Interstate Identification Index

The Interstate Identification Index, known by the acronym III and informally as "Triple I," is an "index-pointer" system for the interstate and Federal/State exchange of criminal history record information.



Through the III system, the Federal Bureau of Investigation makes available an index listing the names of individuals on whom it maintains criminal history record information. An agency seeking information on a specific individual will submit his or her name to the FBI. The Bureau will match the name against the index and then "point" the information request to the database (either State or Federal) where the requested information is maintained.

The index contains information on persons arrested for fingerprintable felonies and misdemeanors under State or Federal law. It includes identification information (for example, name, birth date, race and gender), and FBI and State identification numbers from each State that has information about an individual. As of December 2012, the III held the criminal histories of nearly 79.4 million individuals. All 50 States and the District of Columbia participate in the III.

Beginning with its inception in 1969, SEARCH advocated for the III index-pointer concept, which allows State criminal history repositories to be the nation's primary criminal history information caretakers. Over the past four decades, SEARCH has participated in extensive discussions, including several rounds of congressional hearings, during which it presented the States' point of view that the national exchange of criminal history records is a partnership between the States and FBI.

The FBI created the III in 1978. SEARCH assisted the FBI in establishing the III by participating in evaluations to test the index for criminal justice and noncriminal justice criminal history record checks.

The FBI contracted with SEARCH to help formulate policies regulating III use, particularly its use for such noncriminal justice purposes as background checks on persons seeking positions of responsibility involving national security, employment with vulnerable populations, money handling and other activities.

SEARCH was a long-time advocate of the National Crime Prevention and Privacy Compact, which was enacted by Congress in 1998 as part of the Crime Identification and Technology Act (Public Law 105-251).

The compact governs III use for noncriminal justice purposes. It is overseen by a Compact Council that works in partnership with criminal history record custodians, end users, and policymakers to regulate and facilitate the sharing of criminal history record information while recognizing the importance of individual privacy rights.

In 1999, SEARCH prepared a comprehensive report, National Crime Prevention and Privacy Compact: Resource Materials, which presented a section-by-section analysis of the compact. The report also describes the basic III framework.

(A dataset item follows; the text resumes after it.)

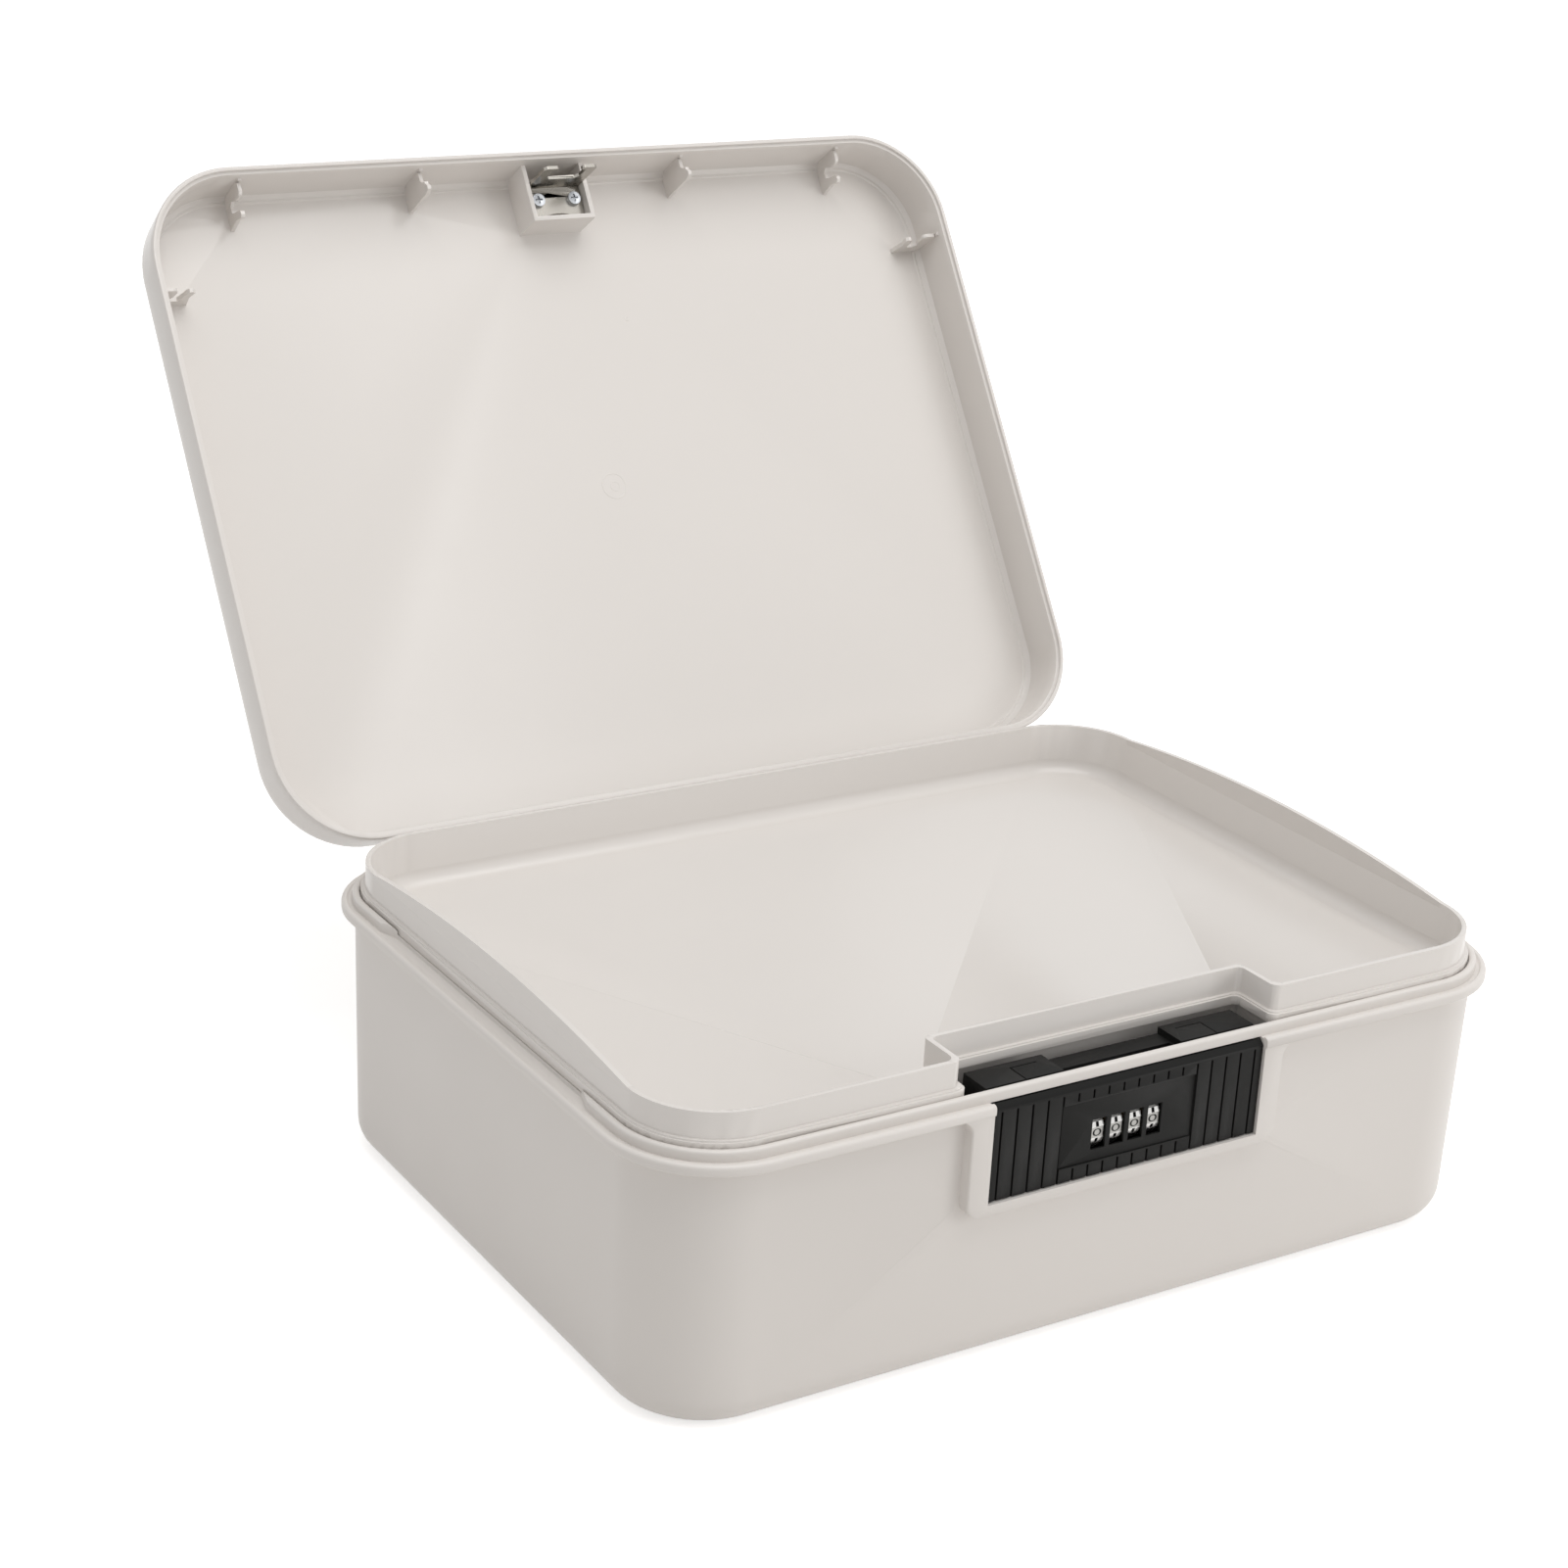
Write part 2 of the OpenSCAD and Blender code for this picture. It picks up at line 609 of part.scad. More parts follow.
module tray() color("#DDD9D4") {
    top = rim_z + tray_rise;
    bottom = top - tray_depth;
    flange_z = [ledge_z + gap, ledge_z + 3.6];
    corner_fill = 1.4;
    difference() {
        union() {
            translate([0, 0, bottom - tray_t]) linear_extrude(tray_depth + tray_t) tray_outline(0);
            translate([0, 0, flange_z[0]]) linear_extrude(flange_z[1] - flange_z[0] - 0.5)
                tray_outline(bead_in + gap - tray_inset);
            translate([0, 0, flange_z[0]]) linear_extrude(flange_z[1] - flange_z[0])
                tray_outline(bead_in + gap + 0.5 - tray_inset);
        }
        translate([0, 0, bottom + corner_fill]) linear_extrude(cut) tray_outline(tray_t);
        translate([0, 0, bottom]) linear_extrude(cut) tray_outline(tray_t + corner_fill);
    }
}

// The black front plate: grip grooves, a smooth panel with four windows, and two guide posts behind
module front_plate() color("#2A2A2B") {
    bevel = 1.5;
    panel_z = [plate_mid_z - 0.5 - panel_h / 2, plate_mid_z - 0.5 + panel_h / 2];
    difference() {
        union() {
            crosswise(0, plate_w) polygon([
                [plate_rear, plate_top], [plate_rear, plate_bottom],
                [plate_y + 0.3, plate_bottom], [plate_y, plate_bottom + 0.3],
                [plate_y, plate_top - bevel], [plate_y + bevel, plate_top]]);
            for (side = [-1, 1]) {
                translate([side * post_x, 0, post_z]) along_y(post_r, plate_rear - 0.5, post_l + 0.5);
                translate([side * carrier_screw_x, 0, carrier_screw_z[0]])
                    along_y(2.2, plate_rear - 0.5, latch_tab_t + 0.5);
            }
        }
        for (i = [0:8], side = [-1, 1]) difference() {
            x = side * (i + 0.5) * groove_pitch;
            block([x - groove_w / 2, x + groove_w / 2], [plate_y - 1, plate_y + groove_w],
                  [plate_bottom - 1, plate_top - 2.4]);
            if (i < 4)
                block([x - groove_w, x + groove_w], [plate_y - 2, plate_rear],
                      [panel_z[0] - 0.6, panel_z[1] + 0.6]);
        }
        block([-panel_w / 2, panel_w / 2], [plate_y - 1, plate_y + panel_step], panel_z);
        for (i = [0:dials - 1])
            block([dial_x(i) - window_w / 2, dial_x(i) + window_w / 2], [plate_y - 1, plate_rear + 1],
                  [dial_z - window_h / 2, dial_z + window_h / 2]);
        block([-cheek_in, cheek_in], [plate_y + panel_step + window_t, plate_rear + 1],
              [dial_z - dial_r - 0.5, dial_z + dial_r + 0.5]);
        for (side = [-1, 1], z = carrier_screw_z)
            translate([side * carrier_screw_x, 0, z]) along_y(0.95, plate_rear - 1.2, 1.3 + latch_tab_t);
    }
}

// The frame that is screwed to the plate's back and holds the dials' axle in two cheeks
module dial_carrier() color("#333334") difference() {
    union() {
        block([-carrier_w / 2, carrier_w / 2], [carrier_y, carrier_y + carrier_t], carrier_z);
        for (side = [-1, 1])
            block(side > 0 ? [cheek_in, cheek_in + cheek_t] : [-cheek_in - cheek_t, -cheek_in],
                  [carrier_y, dial_y + 3], [dial_z - 5, dial_z + 5]);
    }
    block([-cheek_in, cheek_in], [carrier_y - 1, carrier_y + carrier_t + 1],
          [dial_z - carrier_hole, dial_z + carrier_hole]);
    block([-carrier_dip, carrier_dip], [carrier_y - 1, carrier_y + carrier_t + 1],
          [hook_z - gap, carrier_z[1] + 1]);
    translate([0, dial_y, dial_z]) along_x(axle_r + shaft_gap / 2, 0, cut);
    for (side = [-1, 1], z = carrier_screw_z)
        translate([side * carrier_screw_x, 0, z]) along_y(1, carrier_y - 1, carrier_t + 2);
}

module carrier_screws() color("#B9BCC0")
    for (side = [-1, 1], z = carrier_screw_z) translate([side * carrier_screw_x, 0, z]) {
        along_y(0.9, plate_rear - 1.1, carrier_y + carrier_t - plate_rear + 1.1);
        along_y(1.7, carrier_y + carrier_t, 1);
    }

module dial_axle() color("#B9BCC0")
    translate([0, dial_y, dial_z]) along_x(axle_r, 0, 2 * (cheek_in + cheek_t));

// A leaf spring with one finger under each dial
module detent_spring() color("#C9A45A") {
    leaf_t = 0.4;
    leaf_y = carrier_y + carrier_t;
    leaf_z = carrier_z[0] + 0.2;
    tip_z = dial_z - dial_r - run_gap;
    block([dial_x(0) - 2.5, dial_x(dials - 1) + 2.5], [leaf_y, leaf_y + leaf_t], [leaf_z, leaf_z + 1.8]);
    for (i = [0:dials - 1]) crosswise(dial_x(i), 3) polygon([
        [leaf_y, leaf_z], [leaf_y, leaf_z + leaf_t], [dial_y - 0.8, tip_z], [dial_y + 0.8, tip_z],
        [dial_y + 3, tip_z - 0.8], [dial_y + 3, tip_z - 0.8 - leaf_t], [dial_y + 0.8, tip_z - leaf_t],
        [dial_y - 0.8, tip_z - leaf_t], [leaf_y + leaf_t, leaf_z]]);
}

// The steel latch: two arms from the plate, a cross bar behind the catch and a ramped nose under its hooks
module latch_bar() color("#B9BCC0") {
    ramp = 1.9;
    for (side = [-1, 1]) {
        arm = [side * arm_x - arm_w / 2, side * arm_x + arm_w / 2];
        block(arm, [plate_rear, bar_y + bar_w], [latch_z, latch_z + latch_t]);
        difference() {
            block(arm, [plate_rear, plate_rear + latch_tab_t], [carrier_screw_z[1] - 2, latch_z + latch_t]);
            translate([side * carrier_screw_x, 0, carrier_screw_z[1]])
                along_y(1, plate_rear - 1, latch_tab_t + 2);
        }
    }
    block([-arm_x - arm_w / 2, arm_x + arm_w / 2], [bar_y, bar_y + bar_w], [latch_z, latch_z + latch_t]);
    crosswise(0, nose_w) polygon([
        [nose_tip, latch_z], [nose_tip + ramp, nose_top],
        [bar_y + bar_w, nose_top], [bar_y + bar_w, latch_z]]);
}

// A return spring: one unbroken wire wound round the guide post
module return_spring(side) {
    sides = 6;
    rings_per_turn = 12;
    rings = spring_turns * rings_per_turn;
    function wire_point(i, k) = let (
        a = 360 * i / rings_per_turn, r = spring_r + spring_wire_r * cos(360 * k / sides),
        rise = min(max((i / rings - 0.05) / 0.9, 0), 1) * (spring_l - 2 * spring_wire_r))
        [r * cos(a), spring_wire_r + rise + spring_wire_r * sin(360 * k / sides), r * sin(a)];
    points = [for (i = [0:rings], k = [0:sides - 1]) wire_point(i, k)];
    tube = [for (i = [0:rings - 1], k = [0:sides - 1])
        let (a = i * sides + k, b = i * sides + (k + 1) % sides) [a, b, b + sides, a + sides]];
    ends = [[for (k = [sides - 1:-1:0]) k], [for (k = [0:sides - 1]) rings * sides + k]];
    translate([side * post_x, plate_rear + 0.05, post_z])
        polyhedron(points, concat(tube, ends), convexity = 8);
}

module return_spring_left() color("#B9BCC0") return_spring(-1);
module return_spring_right() color("#B9BCC0") return_spring(1);

// The middle of a code disc across the lock
function disc_x(i) = dial_x(i) + (dial_w + disc_t) / 2;

// A number dial: ten flats, with a pair of grips and a slot between them at each edge
module number_dial(i) color("#C9CCD0") translate([dial_x(i), dial_y, dial_z]) difference() {
    flat_r = dial_r * 0.92;
    slot_w = 1.2;
    grip_h = 2.3;
    union() {
        rotate([0, 90, 0]) translate([0, 0, -dial_w / 2])
            cylinder(r = flat_r / cos(18), h = dial_w, $fn = 10);
        for (turn = [0:9]) rotate([36 * turn, 0, 0])
            block([-dial_w / 2, dial_w / 2], [-grip_h / 2, grip_h / 2], [flat_r - 0.6, dial_r - 0.1]);
    }
    for (turn = [0:9]) rotate([36 * turn, 0, 0])
        block([-slot_w / 2, slot_w / 2], [-grip_h / 2, grip_h / 2], [flat_r - 0.9, dial_r + 1]);
    along_x(axle_r + shaft_gap, 0, dial_w + 1);
}

// A code disc: one of its two gates faces the comb when its dial shows the right number
module code_disc(i) color("#C9A45A") translate([disc_x(i), dial_y, dial_z]) difference() {
    along_x(disc_r, 0, disc_t);
    along_x(axle_r + shaft_gap, 0, 2);
    for (turn = [0, 180]) rotate([turn, 0, 0])
        block([-1, 1], [disc_r - push - 0.6, disc_r + 1], [-0.9, 0.9]);
}

module number_dial_1() number_dial(0);
module number_dial_2() number_dial(1);
module number_dial_3() number_dial(2);
module number_dial_4() number_dial(3);
module code_disc_1() code_disc(0);
module code_disc_2() code_disc(1);
module code_disc_3() code_disc(2);
module code_disc_4() code_disc(3);

base_tub();
hinge_pins();
lock_housing();
housing_screws();
lock_cover();
cover_screws();
fence_comb();
lid_shell();
catch_plate();
catch_screws();
tray();
front_plate();
dial_carrier();
carrier_screws();
dial_axle();
detent_spring();
latch_bar();
return_spring_left();
return_spring_right();
number_dial_1();
number_dial_2();
number_dial_3();
number_dial_4();
code_disc_1();
code_disc_2();
code_disc_3();
code_disc_4();
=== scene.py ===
# A plastic lock box with a lift-out tray and a four-dial combination lock, its lid open on the stops
import math

import bmesh
import bpy
from mathutils import Matrix, Vector


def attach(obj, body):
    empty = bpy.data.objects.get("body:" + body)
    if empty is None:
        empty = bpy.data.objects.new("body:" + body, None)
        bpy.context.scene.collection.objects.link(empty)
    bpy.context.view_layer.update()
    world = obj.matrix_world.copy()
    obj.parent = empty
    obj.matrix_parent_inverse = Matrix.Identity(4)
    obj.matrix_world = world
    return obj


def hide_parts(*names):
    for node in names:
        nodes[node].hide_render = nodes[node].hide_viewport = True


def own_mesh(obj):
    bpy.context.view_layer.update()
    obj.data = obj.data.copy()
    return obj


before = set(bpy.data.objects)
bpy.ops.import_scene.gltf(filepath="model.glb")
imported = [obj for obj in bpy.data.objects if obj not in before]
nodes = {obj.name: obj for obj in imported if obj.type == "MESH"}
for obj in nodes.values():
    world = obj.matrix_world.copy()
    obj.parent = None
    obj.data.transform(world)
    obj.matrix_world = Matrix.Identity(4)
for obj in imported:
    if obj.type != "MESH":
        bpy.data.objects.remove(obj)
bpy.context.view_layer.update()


# The camera stands to the front left and looks down a little on the open box.
# Its horizon leans by three degrees, and its lens is long, so the sides stay nearly parallel.
camera_place = Vector((-0.51926, -0.72688, 0.47284))
yaw = math.radians(32.81)
pitch = math.radians(-21.01)
roll = math.radians(3.10)

ahead = Vector((math.sin(yaw) * math.cos(pitch), math.cos(yaw) * math.cos(pitch), math.sin(pitch)))
level = ahead.cross(Vector((0, 0, 1))).normalized()
above = level.cross(ahead)
across = math.cos(roll) * level + math.sin(roll) * above
upward = math.cos(roll) * above - math.sin(roll) * level
stance = Matrix((across, upward, -ahead)).transposed().to_4x4()


def in_scene(name, data):
    thing = bpy.data.objects.new(name, data)
    bpy.context.scene.collection.objects.link(thing)
    return thing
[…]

Also in 1999, a SEARCH National Task Force issued a report of conclusions and recommendations after conducting a study to determine the accuracy of identifications resulting from III name-only checks compared to identifications resulting from fingerprint-based searches of the FBI's criminal history files. The report, Interstate Identification Index Name Check Efficacy: Report of the National Task Force to the U.S. Attorney General, also contained the Task Force's evaluation of inaccurate or missed identifications resulting from name checks.